Lottie (Charlotte) Mc Manus

Lottie (Charlotte) Mc Manus

Novelist / Nationalist

Noelene Beckett Crowe M.G.G.

Charlotte (Lottie) McManus was a novelist who popularized the exploits of The Wild Geese plus Ireland’s ancient lore.  She was a committed nationalist.

Family 

James Mc Manus had an uncle who managed a sugar plantation in British Guinea where he possibly met Lottie’s Grandfather, Reverend Leonard Strong, a Church Missionary who held an estate of 926 acres in the parishes of Bohola and Killedan during the mid-19th century. The reverend bequeathed the property of Killedan in 1853 to James Mc Manus when he married his daughter Charlotte in 1853. The family home Killedan had originally been the in the property of the Taffe Family.  Charlotte (Lottie) was born in Castlebar, Co. Mayo to James and Charlotte Mc Manus of Killedan, Kiltimagh, Co. Mayo, (sister of Emily, Matron of Guy’s, brother of Captain James) while the family briefly resided in the area prior to their move to Sussex. Charlotte grew up with the idea of England as “The Civilized Conqueror” while the “Tribal Squabbles” of the Irish seemed frivolous. However she changed her views when she read “The Bogs of Stars” by Standish O’Grady. The Bard Thady Conlon sent her a copy of Raftery’s famous Poem “Cill Aodain” with his own translation.

Nationalism

Lottie Mc Manus returned to Ireland during 1897 as a committed nationalist with the intention of setting up Gaelic League’s within the County. She approached Fr.
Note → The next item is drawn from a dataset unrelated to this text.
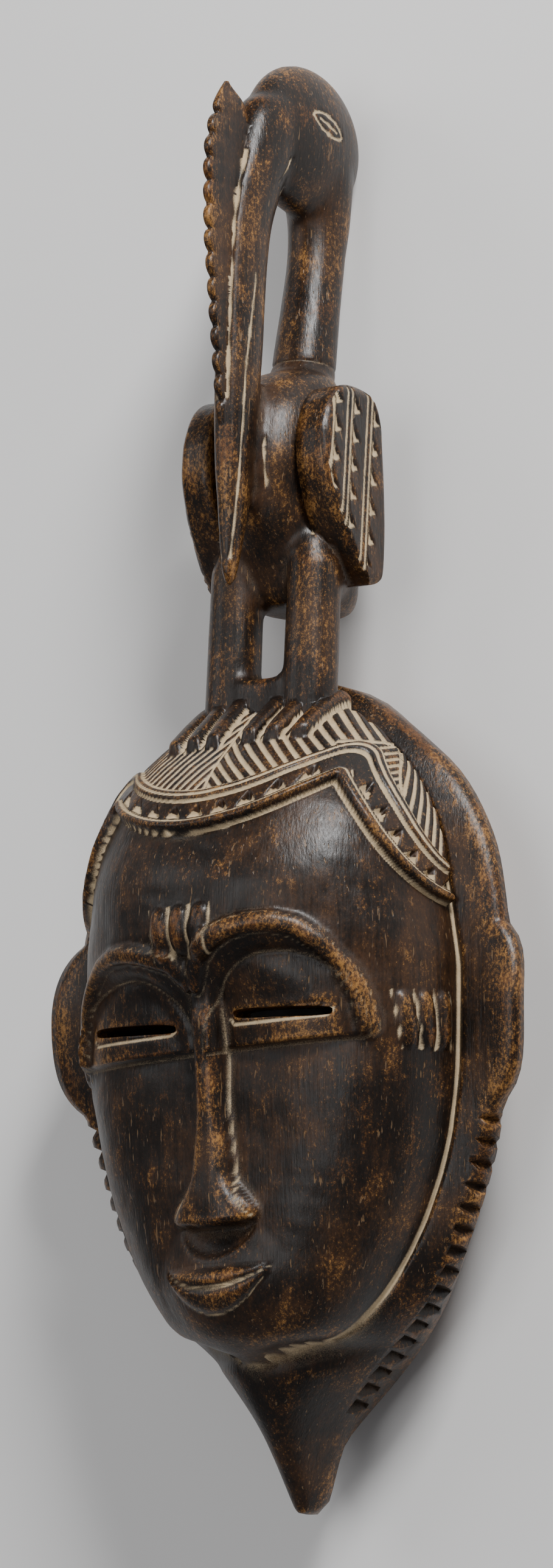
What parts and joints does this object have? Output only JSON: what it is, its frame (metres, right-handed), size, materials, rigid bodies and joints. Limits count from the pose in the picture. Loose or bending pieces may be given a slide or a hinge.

Denis O’ Hara P.P. Kiltimagh who though skeptical presided over a meeting in July that resulted in forty members who joined this second (Coilite Maghact) Mayo branch. During 1909 due to her interest and work an estimated 7,000 people attended a nationalist meeting in Kiltimagh. Her diaries contained the meetings and various events she attended up to The Easter Rising of 1916.

Publications

From 1896 to 1922 Lottie Mc Manus’s publications included the Novels; “The Red Star” 1896, G. P. Pulnan”s Sons n. y.; “The Silk of the Kine.” 1896 T. F. Unwin London, “Lally of the Brigade”1899 T. F. Unwin London, “Nessa” 1902 Sealy, Bryers Walker Dublin, “The Wager” 1902 F. M. Buckley N.Y.; “In Sarsefield’s Days; a Tale of the Siege of Limerick” 1908, M. H. Gill Dublin “Nuala; the story of a Perilous Quest” 1908 Brown and Nolan Dublin, “The Professor in Erin” 1918 M.H. Gill Dublin. Her stories published in 1922 included “The Four Seas of Fola” M. H. Gill Dublin.  She contributed two serials to Sinn Fein, “One Generation Passeth”plus a chapter to Seamus Macmanus “The Story of the Irish Race.”  She forwarded articles to Penny Pamphlets; “In the High King’s Camp”, “a Battle Champion”, Felim Breffney’s Son”,also “How Enda went to Iceland; the Harper the Prince of the Heathern Cloaks” were published by the Educational Company of Ireland.  [i]  Her Autobiography “White Light and Flame, Memories of the Irish Literary Revival and the Anglo – Irish war” was published in 1929 Talbot Dublin.

Lottie died on 5th October 1944 she is buried within the Ballinamore, Churchyard Co. Mayo.